The athletic testing was great for Saldiveri; he recorded a vertical leap of 31 inches and a broad jump of 9 feet 3 inches. Both results were in at least the 82nd percentile for offensive tackle prospects historically.

Film evaluation

For most of his career, Saldiveri was the team’s starting right tackle; he played 2,284 snaps over four seasons. However, Saldiveri had to start at right guard for the team’s matchup with Virginia in 2022 and also had 43 snaps at left tackle during his first year playing.

At right tackle, Saldiveri showed a good first step and a technically-sound attack plan when setting the edge at the front of a run play. He gets on edge defenders quickly but does an excellent job of attacking through their inside shoulder — working them outside and opening up ample room for a run play to hit inside of him.

That quick first step also applies to his ability to get to the second level and quickly latch onto off-ball defenders.

Those quick feet also translate to his pass sets, where he comes out of his stance calmly and gets into his drop with a good striking hand and a decent base under him as the rusher engages. His feet aren’t the cleanest in these situations, especially when the rusher has speed and can really threaten to win the corner. He will get sped up and lose his fundamentals, but his active hands allow him to stay in contact and try to redirect even as he’s off balance.

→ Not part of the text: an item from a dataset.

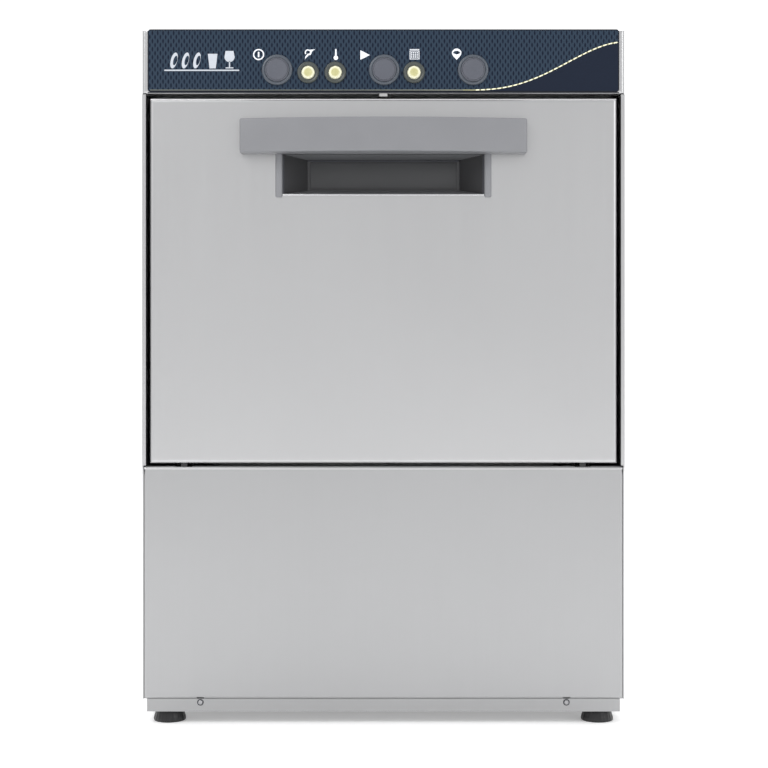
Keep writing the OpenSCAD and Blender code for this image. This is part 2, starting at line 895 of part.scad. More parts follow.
// Pump casing: a drum with its suction stub to the left and delivery to the rear
module pump_volute() {
    x = volute_x;
    mid = (x[0] + x[1]) / 2;
    color("dimgray") difference() {
        union() {
            rod_x(x, pump_y, pump_z, volute_r);
            rod_x([x[0] - 16, x[0] + 1], pump_y, pump_z, 19);
            rod_y(mid, [pump_y, pump_y + 65], delivery_z, 14);
        }
        rod_x([x[0] + 4, x[1] - 4], pump_y, pump_z, volute_r - 5);
        rod_x([x[0] - 17, x[0] + 5], pump_y, pump_z, 15);
        rod_y(mid, [pump_y, pump_y + 66], delivery_z, 10.5);
        rod_x([x[1] - 5, x[1] + 1], pump_y, pump_z, shaft_r + fit);
    }
}

// Impeller and shaft, which turn together
module pump_rotor() {
    x = [volute_x[0] + 6, volute_x[1] - 6];
    color("gray") {
        rod_x([x[1] - 3, x[1]], pump_y, pump_z, 38);
        rod_x([x[0], x[1]], pump_y, pump_z, 11);
        rod_x([x[1] - 1, motor_end - 2], pump_y, pump_z, shaft_r);
        for (a = [0 : 60 : 300]) {
            translate([x[0] + 3, pump_y, pump_z]) rotate([a, 0, 0])
                translate([0, 9, -1.5]) cube([x[1] - x[0] - 4, 27, 3]);
        }
    }
}

module pump_motor() {
    color("silver") difference() {
        union() {
            rod_x([volute_x[1], motor_end], pump_y, pump_z, 43);
            box([66, 136], [pump_y - 36, pump_y + 36], [foot_show + 2, pump_z - 30]);
            box([80, 120], [pump_y - 62, pump_y - 36], [pump_z - 14, pump_z + 20]);
        }
        rod_x([volute_x[1] - 1, motor_end - 1], pump_y, pump_z, shaft_r + fit);
    }
}

// Rubber and copper pipes: suction, delivery, rinse feed and drain
module hoses() {
    duct_y = pump_y + 65;
    duct_x = (volute_x[0] + volute_x[1]) / 2;
    riser_y = rear_y - 13;
    over_z = 545;
    color("black") {
        pipe([[suction_x, pump_y, tank_bottom], [suction_x, pump_y, pump_z],
              [volute_x[0] - 16, pump_y, pump_z]], 17);
        pipe([[duct_x, duct_y, delivery_z], [duct_x, duct_y + duct_run, delivery_z],
              [arm_axis[0], duct_y + duct_run, delivery_z],
              [arm_axis[0], arm_axis[1], delivery_z],
              [arm_axis[0], arm_axis[1], post_bottom]], 13);
    }
    color("peru") {
        pipe([[-60, boiler_y + boiler_r, boiler_z], [-60, riser_y, boiler_z],
              [-60, riser_y, over_z], [arm_axis[0], 190, over_z],
              [arm_axis[0], arm_axis[1], over_z],
              [arm_axis[0], arm_axis[1], chamber_z[1] + 16]], 5);
    }
    color("dimgray") {
        pipe([[drain_axis[0], drain_axis[1], drain_seat_z],
              [drain_axis[0], drain_axis[1], 75], [drain_x, 150, connect_z],
              [drain_x, recess_y - 13, connect_z]], 12);
    }
}

// Rinse boiler: a steel drum lying across the back
module boiler() {
    color("silver") difference() {
        rod_x(boiler_x, boiler_y, boiler_z, boiler_r);
        rod_x([boiler_x[0] + 1.5, boiler_x[1] - 1.5], boiler_y, boiler_z, boiler_r - 1.5);
        rod_x([boiler_x[1] - 2, boiler_x[1] + 1], boiler_y, boiler_z, 26);
    }
}
module boiler_heater() {
    face = boiler_x[1];
    color("silver") {
        rod_x([face, face + 8], boiler_y, boiler_z, 36);
        rod_x([face - 4, face], boiler_y, boiler_z, 25.8);
        both_ways(12) rod_x([boiler_x[0] + 40, face - 2], boiler_y, boiler_z, 4);
        both_ways(12) rod_x([face + 7, face + 18], boiler_y, boiler_z, 3);
    }
}

// ---------- connections ----------

// Tray that sets the connections back inside the rear panel
module connection_plate() {
    x = recess_x;
    z = recess_z;
    color("silver") difference() {
        box([-x, x], [recess_y, sheet_y], z);
        box([-x + gauge, x - gauge], [recess_y + gauge, sheet_y + 1], [z[0] + gauge, z[1] - gauge]);
        rod_y(inlet_x, [recess_y - 1, recess_y + 2], connect_z, inlet_r + fit);
        rod_y(drain_x, [recess_y - 1, recess_y + 2], connect_z, spigot_r + fit);
        rod_y(gland_x, [recess_y - 1, recess_y + 2], connect_z, 9);
    }
}

// Solenoid valve with its threaded tail through the plate
module inlet_valve() {
    color("white") {
        difference() {
            union() {
                rod_y(inlet_x, [recess_y - 1, tail_y[0]], connect_z, inlet_r - tail_relief);
                rod_y(inlet_x, tail_y, connect_z, inlet_r);
            }
            rod_y(inlet_x, [recess_y, tail_y[1] + 1], connect_z, 9);
        }
        rod_y(inlet_x, [recess_y - 40, recess_y], connect_z, 16);
        box([inlet_x - 14, inlet_x + 14], [recess_y - 36, recess_y - 10],
            [connect_z + 10, connect_z + 48]);
    }
}

module drain_spigot() {
    color("dimgray") difference() {
        union() {
            rod_y(drain_x, [recess_y - 13, tail_y[0]], connect_z, spigot_r - tail_relief);
            rod_y(drain_x, tail_y, connect_z, spigot_r);
            rod_y(drain_x, [recess_y - 8, recess_y], connect_z, 16);
        }
        rod_y(drain_x, [recess_y - 14, rear_y], connect_z, 8);
    }
}

// Cable gland for the mains lead
module mains_gland() {
    color("black") difference() {
        union() {
            rod_y(gland_x, [recess_y - 8, recess_y + 10], connect_z, 9);
            translate([gland_x, recess_y + gauge, connect_z]) rotate([-90, 0, 0])
                cylinder(r = 13, h = 6, $fn = 6);
            rod_y(gland_x, [recess_y + 6, recess_y + 18], connect_z, 11);
            rod_y(gland_x, [recess_y - 8, recess_y], connect_z, 12);
        }
        rod_y(gland_x, [recess_y - 9, recess_y + 19], connect_z, gland_r);
    }
}

// Metering pump for rinse aid
module rinse_aid_pump() {
    color("white") {
        box([-160, -120], [-120, -60], [foot_show + 2, 60]);
        rod_x([-120, -104], -90, 40, 20);
    }
}

module pressure_switch() {
    color("white") {
        rod_z(130, 20, [60, 82], 24);
        rod_z(130, 20, [82, 96], 4);
        box([120, 140], [10, 30], [foot_show + 2, 61]);
    }
}

module terminal_block() {
    color("ivory") {
        difference() {
            box([-60, 20], [60, 100], [foot_show + 2, 50]);
            for (i = [0 : 5]) {
                rod_z(-50 + 12 * i, 80, [40, 51], 3);
            }
        }
    }
}

// Screws of the base and the rear panel, as separate solids
module panel_screws() {
    color("silver") both_sides() {
        rod_y(base_screw[0], [front_y + 1.4, front_y + 2.6], base_screw[1], 2.85);
        rod_y(base_screw[0], [front_y + 2.5, front_y + 9], base_screw[1], 1.8);
        for (z = screw_rows) {
            rod_y(screw_x, [sheet_y + gauge, sheet_y + gauge + 2], z, 3.4);
            rod_y(screw_x, [sheet_y - 6, sheet_y + gauge + 0.5], z, 1.8);
        }
    }
}

// ---------- assembly ----------

base_pan();
side_panel_left();
side_panel_right();
rear_panel();
top_panel();
lower_front_panel();
fascia_panel();
fascia_overlay();
connection_plate();
hinge_brackets();
hinge_pins();
chamber_wrap();
chamber_back();
chamber_floor();
chamber_frame();
tank();
tank_heater();
rack_rails();
arm_post_lower();
arm_post_upper();
hoses();
pump_volute();
pump_motor();
boiler();
boiler_heater();
inlet_valve();
drain_spigot();
rinse_aid_pump();
pressure_switch();
control_board();
terminal_block();
mains_gland();
button_bezels();
switch_blocks();
lamp_bezels();
lamp_lenses();
door_catch();
panel_screws();
foot_nuts();
door_outer_panel();
door_inner_panel();
door_gasket();
handle_bar();
handle_pocket();
hinge_arms();
door_springs();
button_power();
button_start();
button_drain();
foot_front_left();
foot_front_right();
foot_rear_left();
foot_rear_right();
wash_arm();
rinse_arm_lower();
rinse_arm_upper();
pump_rotor();
standpipe();
tank_filter();
dish_rack();
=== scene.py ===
# %% [markdown]
# # A commercial dishwasher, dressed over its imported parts
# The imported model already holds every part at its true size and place. This lesson gives
# each part its finish, and builds in mesh code what plain solids can't show: rounded caps
# and lenses, a moulded grip, printed signs, springs, jets, thread and rack pegs.
# All lengths are metres, and the machine stands on the floor with its door towards -Y.

import math

import bmesh
import bpy
from mathutils import Matrix, Vector


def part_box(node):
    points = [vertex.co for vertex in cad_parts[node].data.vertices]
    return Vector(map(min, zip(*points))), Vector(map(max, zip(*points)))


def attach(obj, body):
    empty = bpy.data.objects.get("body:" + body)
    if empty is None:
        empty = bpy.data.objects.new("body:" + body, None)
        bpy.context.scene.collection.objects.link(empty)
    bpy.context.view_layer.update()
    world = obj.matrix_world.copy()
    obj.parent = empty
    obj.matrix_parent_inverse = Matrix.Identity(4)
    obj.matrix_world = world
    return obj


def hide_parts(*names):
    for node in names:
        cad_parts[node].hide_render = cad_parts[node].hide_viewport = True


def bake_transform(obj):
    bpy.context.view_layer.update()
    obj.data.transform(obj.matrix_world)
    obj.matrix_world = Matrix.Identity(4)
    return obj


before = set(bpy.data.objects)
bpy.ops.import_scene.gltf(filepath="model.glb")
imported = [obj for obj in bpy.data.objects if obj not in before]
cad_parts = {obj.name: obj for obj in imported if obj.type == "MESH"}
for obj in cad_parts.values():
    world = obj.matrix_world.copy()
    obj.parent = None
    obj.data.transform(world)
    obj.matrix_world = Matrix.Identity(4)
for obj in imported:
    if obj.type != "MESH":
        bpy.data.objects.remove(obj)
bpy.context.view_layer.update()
scene = bpy.context.scene
MM = 0.001

# %% [markdown]
# ## Camera and studio
# A catalogue picture is taken square on, from far enough away that the sides don't show,
# with a long lens. The eye is level with the middle of the machine, so it looks up at the
# ceiling of the grip's pocket.

# %% Camera
door_low, door_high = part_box("door_outer_panel")
DOOR_FACE = door_low.y
VIEW_DISTANCE = 1.29
HALF_WIDTH_SEEN = 0.3183
EYE_HEIGHT = 0.282
lens = bpy.data.cameras.new("catalogue_lens")
lens.sensor_width = 36.0
lens.lens = 18.0 * VIEW_DISTANCE / HALF_WIDTH_SEEN
camera = bpy.data.objects.new("catalogue_camera", lens)
camera.location = (0.0005, DOOR_FACE - VIEW_DISTANCE, EYE_HEIGHT)
camera.rotation_euler = (math.radians(90), 0, 0)
scene.collection.objects.link(camera)
scene.camera = camera
scene.view_settings.view_transform = "Standard"
print("lens in millimetres:", round(lens.lens, 1))

# %% [markdown]
# ## Light
# Bright steel shows what stands around it, so most of the light comes from the world: a
# white room, a little greyer overhead and towards the floor. Three large soft lamps add
# direction, and a white floor runs out of sight behind.

# %% World, lamps and floor
WORLD_BACK = 1.12
WORLD_FRONT = 0.86


def build_world():
    """A white room whose front half is slightly greyer, with a soft bright band at eye level."""
    world = bpy.data.worlds.new("white_room")
    scene.world = world
    world.use_nodes = True
    nodes, links = world.node_tree.nodes, world.node_tree.links
    nodes.clear()
    out = nodes.new("ShaderNodeOutputWorld")
    back = nodes.new("ShaderNodeBackground")
    coords = nodes.new("ShaderNodeTexCoord")
    split = nodes.new("ShaderNodeSeparateXYZ")
    links.new(coords.outputs["Generated"], split.inputs[0])
    side = nodes.new("ShaderNodeMapRange")
    side.interpolation_type = "SMOOTHSTEP"
    side.inputs["From Min"].default_value = -0.35
    side.inputs["From Max"].default_value = 0.45
    side.inputs["To Min"].default_value = WORLD_FRONT
    side.inputs["To Max"].default_value = WORLD_BACK
    links.new(split.outputs["Y"], side.inputs["Value"])
    height = nodes.new("ShaderNodeValToRGB")
    ramp = height.color_ramp
    ramp.elements[0].position, ramp.elements[0].color = 0.30, (0.78, 0.78, 0.79, 1)
    ramp.elements[1].position, ramp.elements[1].color = 0.66, (0.80, 0.80, 0.81, 1)
    middle = ramp.elements.new(0.50)
    middle.color = (1.06, 1.06, 1.065, 1)
    to_ramp = nodes.new("ShaderNodeMapRange")
    to_ramp.inputs["From Min"].default_value = -1
    links.new(split.outputs["Z"], to_ramp.inputs["Value"])
    links.new(to_ramp.outputs["Result"], height.inputs["Fac"])
    behind = nodes.new("ShaderNodeMix")
    behind.data_type = "RGBA"
    behind.inputs["B"].default_value = (1, 1, 1, 1)
    rear = nodes.new("ShaderNodeMapRange")
    rear.inputs["From Min"].default_value = 0.0
    rear.inputs["From Max"].default_value = 0.4
    links.new(split.outputs["Y"], rear.inputs["Value"])
    links.new(rear.outputs["Result"], behind.inputs["Factor"])
    links.new(height.outputs["Color"], behind.inputs["A"])
    links.new(behind.outputs["Result"], back.inputs["Color"])
    links.new(side.outputs["Result"], back.inputs["Strength"])
    links.new(back.outputs["Background"], out.inputs["Surface"])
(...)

That foot quickness allows him to mirror rushers that work inside on him, getting in front of them and cutting off the counter move. However, he can get off balance in those situations as well, but strong hands can make up for it and allow him to push the rusher across the pocket.

Some draft experts project Saldiveri as a guard at the next level, and he could absolutely be a guard. You can see it in how he comes off for down blocks, crashing down with good angles and driving through blocks to really maximize the gap he is opening up. His work in the run game is absolutely translatable to guard — but it’s also an important skill to have at tackle.

How he fits with the Chiefs

If Kansas City were to select Saldiveri on draft weekend, I project he would come in and compete immediately for the starting right tackle position. That doesn’t mean he will get it, however. I think he could refine his pass blocking, mainly because of how much his competition level is being raised from Old Dominion to the NFL.

Even if Saldiveri can’t work out at right tackle, he is going to be high-quality depth for both guard positions. That versatility has always been valued by the Chiefs, which is why Saldiveri is such an intriguing option for Kansas City.